**TASK:** Print the first line of the material below and each line after it, exactly as written, ending with the line that contains "angles in degrees.".

**DATA SEGMENT:**
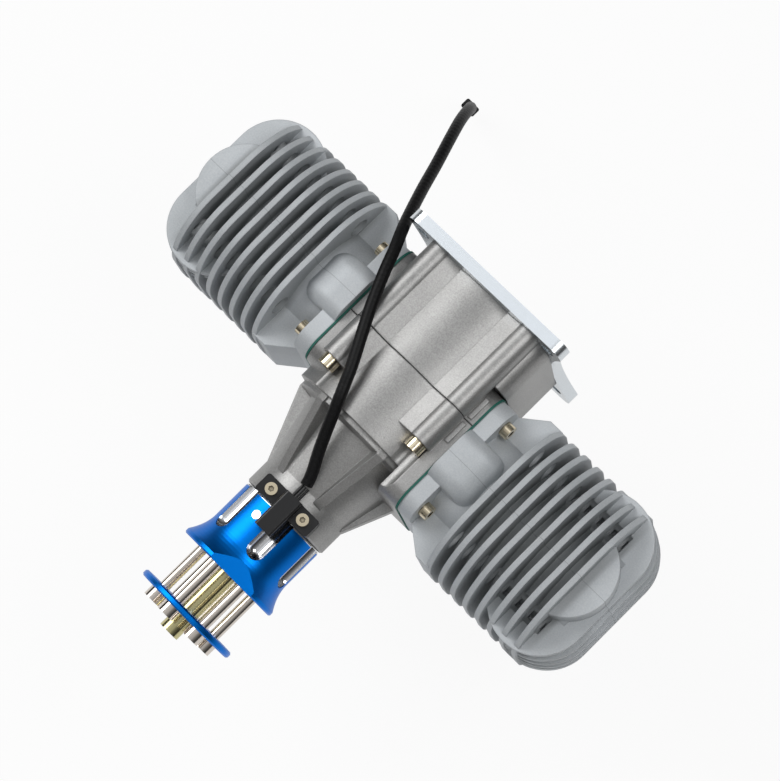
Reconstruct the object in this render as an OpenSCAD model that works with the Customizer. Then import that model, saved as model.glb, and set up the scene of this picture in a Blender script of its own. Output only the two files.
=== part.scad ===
// Horizontally opposed two-cylinder two-stroke engine for a large model aircraft.
// Frame: the crankshaft lies along Y. The firewall face of the mounting plate is at Y = 0 and the
// propeller is toward -Y. The cylinders lie along X. Z is up, and the carburettor hangs below.
// All lengths are in millimetres and all angles in degrees.

/* [Mounting plate] */
// Width of the mounting plate across the engine
plate_w = 90; // [88:0.5:96]
// Height of the mounting plate
plate_h = 90; // [88:0.5:96]
// Thickness of the mounting plate
plate_t = 5.5; // [4:0.5:6.5]
// Radius of the outer corners of the plate
plate_corner = 6; // [3:1:8]
// Depth of the hollow in each side of the plate
plate_hollow = 8; // [4:0.5:8]
// Distance between the firewall bolt holes across the engine
mount_w = 74; // [72:0.5:78]
// Distance between the firewall bolt holes up and down
mount_h = 70; // [68:0.5:76]
// Diameter of the firewall bolt holes
mount_hole_d = 6.4; // [5:0.1:6.6]

/* [Crankcase] */
// Outer radius of the crankcase barrel
case_r = 38.5; // [37.5:0.1:40]
// Radius of the crank chamber inside
chamber_r = 33.5; // [32.8:0.1:34.5]
// Distance from the crank axis to the faces that the cylinders sit on
seat_x = 36.7; // [36:0.1:39]
// Length of the rear half of the crankcase
rear_len = 44.5; // [43:0.5:49]
// Length of the front half of the crankcase, up to its front wall
front_len = 33.5; // [32:0.5:38]
// Thickness of the front wall
front_wall = 3.5; // [2.5:0.5:5]
// Depth of the solid rear end that holds the rear bearing
rear_wall = 18.5; // [17.5:0.5:20]
// Thickness of the gasket between the crankcase halves
split_gasket = 0.4; // [0.2:0.1:0.8]
// Sideways distance of the long crankcase bolts from the crank axis
case_bolt_x = 25.9; // [25:0.1:27]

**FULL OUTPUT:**
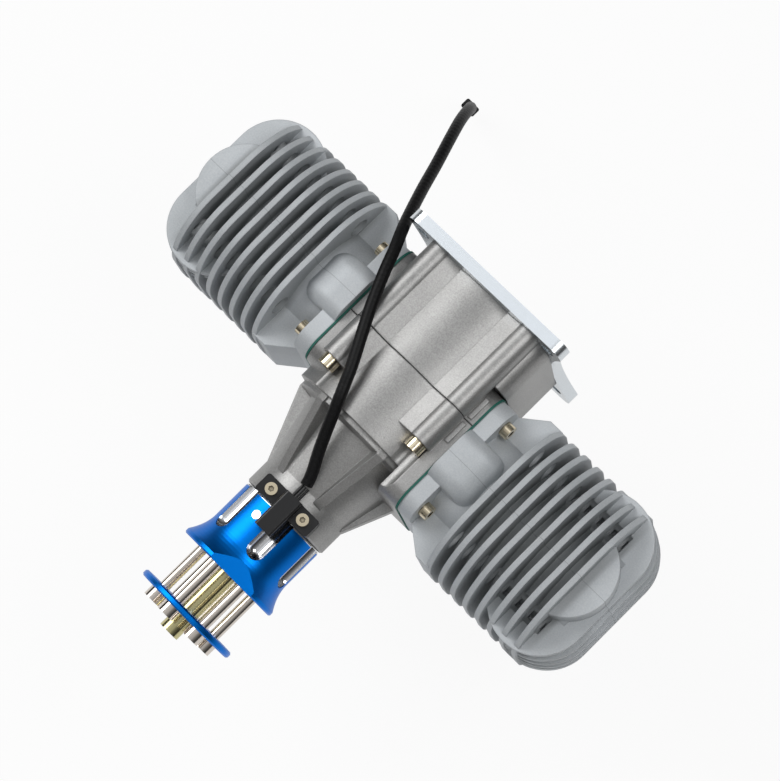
Reconstruct the object in this render as an OpenSCAD model that works with the Customizer. Then import that model, saved as model.glb, and set up the scene of this picture in a Blender script of its own. Output only the two files.
=== part.scad ===
// Horizontally opposed two-cylinder two-stroke engine for a large model aircraft.
// Frame: the crankshaft lies along Y. The firewall face of the mounting plate is at Y = 0 and the
// propeller is toward -Y. The cylinders lie along X. Z is up, and the carburettor hangs below.
// All lengths are in millimetres and all angles in degrees.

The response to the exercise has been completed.